Для вящего эффекта Яхонтов, проходя из уборной через общую кухню, стащил соседский чайник. Чайник стоял на стуле рядом с цилиндром.
Стихи начинал эпически Мандельштам: «Ох, до сибирских мехов охоча была Каранович. Аж на Покровку она худого впустила жильца». Здесь вступал Яхонтов: «Бабушка, шубе не быть! — вбежал запыхавшийся внучек. — Как на духу, Мандельштам плюнет на нашу доху». Затем, следуя законам монтажа, по которым Яхонтов работал на эстраде, оба чтеца без паузы переходили ко второму стихотворению на ту же тему, читая его уже хором:
Скажи-ка, бабушка, хе-хе! И я сейчас к тебе приеду: Явиться ль в смокинге к обеду Или в узорчатой дохе?Звонкий и мощный голос Яхонтова звучал со спокойной силой, а Мандельштам нарочно выдрючивался нагловатым козлиным тенорком. Особенно лихо звучало у них «хе-хе!»

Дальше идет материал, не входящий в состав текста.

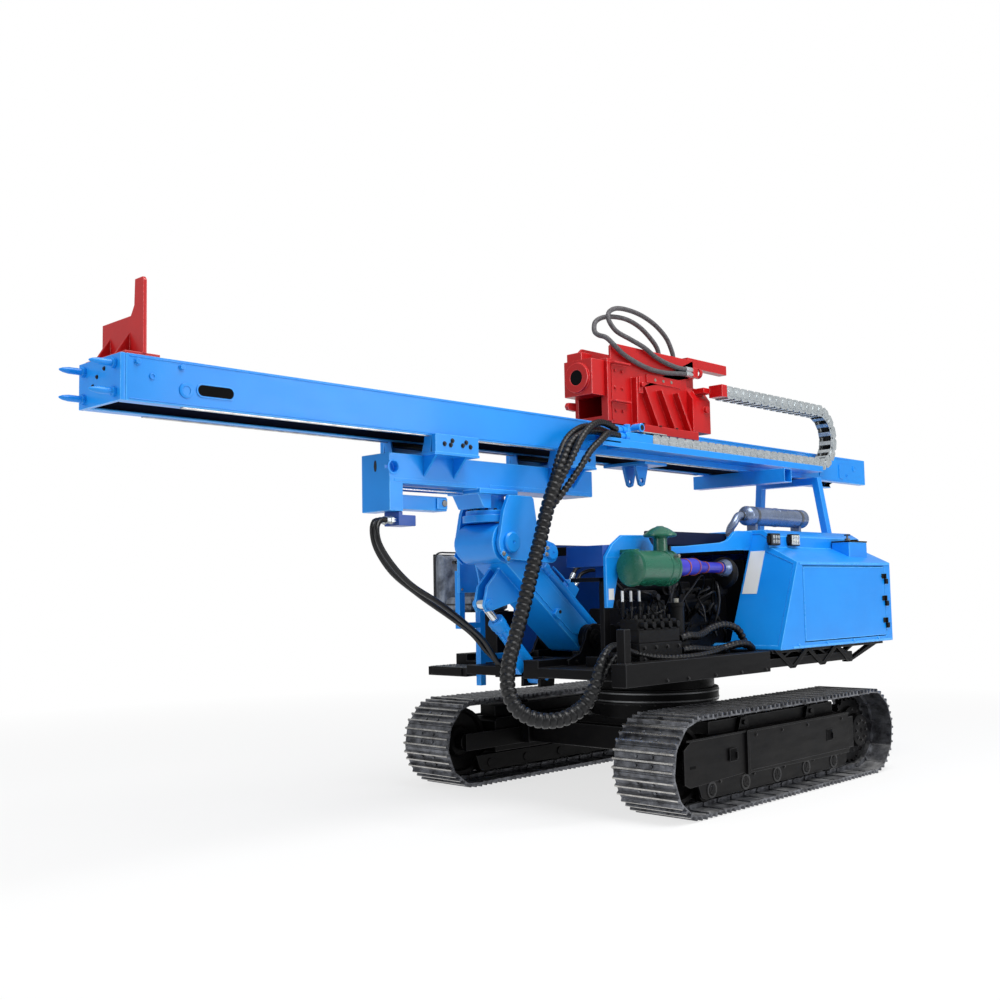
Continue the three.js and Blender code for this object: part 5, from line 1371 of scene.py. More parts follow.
# %% Build the blue fittings at the bulkhead
parts = [refined("hose_bulkhead", "blue", 0.004)]
for x, z in ((0.252, 2.412), (0.320, 2.425), (0.340, 2.380), (0.290, 2.392)):
    fitting = lathe([(-0.07, 0.0), (-0.07, 0.024), (-0.055, 0.026), (-0.045, 0.026), (-0.043, 0.02), (-0.02, 0.02),
                     (-0.018, 0.028), (0.02, 0.028),
                     (0.02, 0.0)], "y", (x, z), "blue", 12)
    fitting.data.transform(Matrix.Translation((0, -0.005, 0)))
    parts.append(fitting)
parts += [rod("x", 0.03, 0.30, 0.375, (0.14, 2.452), "blue", 20), rod("x", 0.019, 0.374, 0.377, (0.14, 2.452),
                                                                      "rubber", 16, 0),
          rod("z", 0.022, 2.40, 2.468, (0.33, 0.03), "blue", 16), rod("z", 0.026, 2.40, 2.445, (0.27, -0.02), "blue",
                                                                      6),
          bar((0.235, 0.37), (-0.28, -0.09), (2.325, 2.34), "blue", 0.003), bar((0.356, 0.37), (-0.28, 0.0),
                                                                                (2.30, 2.36), "blue", 0.003),
          rod("y", 0.018, -0.16, -0.09, (0.225, 2.40), "blue", 16),
          copies(bolt(0.011, "bolt"), [((0.30, 0.08, 2.4123), (0, 0, 1)), ((0.34, 0.2, 2.4123), (0, 0, 1))])]
placed(parts, "bulkhead_fittings", "mast", "blue_paint", "hose_bulkhead")
cover = bar((0.236, 0.364), (0.10, 0.44), (2.4235, 2.43), "zinc", 0.002)
placed(cover, "chain_end_cover", "mast", "chain_zinc")

# %% [markdown]
# ## Engine bay
# The bay is open to the left. Inside stand a black engine with ribbed cases, a row of spool valves with
# levers, a filter can, pumps, pulleys, and many black pipes. The engine is built from ribbed boxes and
# turned parts inside the room of its measured block.

# %% Build the engine
parts = [bar((-0.32, 0.36), (0.36, 0.78), (0.90, 1.22), "cast", 0.012), bar((-0.24, 0.30), (0.38, 0.76), (1.21, 1.40),
                                                                            "cast", 0.01),
         bar((-0.19, 0.25), (0.42, 0.72), (1.39, 1.50), "cast", 0.014), bar((-0.15, 0.20), (0.47, 0.67),
                                                                            (1.49, 1.555), "cast", 0.016)]
for k in range(7):
    parts.append(bar((0.355, 0.378), (0.385 + k * 0.056, 0.397 + k * 0.056), (0.93, 1.19), "cast", 0.003))
for k in range(4):
    y = 0.45 + k * 0.085
    parts.append(rod("x", 0.03, 0.24, 0.33, (y, 1.33), "cast", 14))
    parts.append(rod("x", 0.02, 0.32, 0.40, (y, 1.33), "cast", 14))
parts += [rod("x", 0.085, 0.37, 0.43, (0.62, 1.02), "cast", 28), rod("x", 0.055, 0.36, 0.428, (0.43, 1.12), "cast",
                                                                     24),
          rod("x", 0.04, 0.36, 0.428, (0.72, 1.20), "cast", 20), rod("z", 0.048, 0.93, 1.12, (0.405, 0.50), "cast",
                                                                     20),
          rod("y", 0.055, 0.40, 0.66, (0.385, 1.26), "cast", 20), bar((0.33, 0.42), (0.35, 0.44), (1.18, 1.34),
                                                                      "cast", 0.006),
          lathe([(0.355, 0.11), (0.355, 0.155), (0.372, 0.16), (0.376, 0.145), (0.39, 0.145), (0.394, 0.16),
                 (0.411, 0.155), (0.411, 0.03), (0.355, 0.03)],
                "x", (0.70, 1.03), "cast", 28)]
parts.append(copies(bolt(0.012, "dark_bolt"), [((0.379, 0.38 + 0.06 * k, z), (1, 0, 0)) for k in range(7)
                                               for z in (0.915, 1.205)]))
placed(parts, "engine_built", "upper", "chassis_black", "engine_block")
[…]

Потом Яхонтов читал письмо Лили Поповой (своей первой жены и бессменного режиссера) из Средней Азии. Она описывала свои впечатления применительно к принципам их будущих спектаклей (в «Театре одного актера» Яхонтова). Осип Эмильевич похвалил письмо. Но когда Яхонтов прочел свою новую работу — вторую главу «Евгения Онегина», произошел конфуз. Мандельштаму не понравилось. К сожалению, я не помню дословно, как замечательно он определил легкий почерк, разговорный стих, воздушность «Онегина». Он противопоставлял этому драматизованное исполнение Яхонтова, годящееся для Некрасова, по его мнению, но здесь неуместное. У Яхонтова сделались колючие глаза, и мы скоро ушли — нам было по дороге.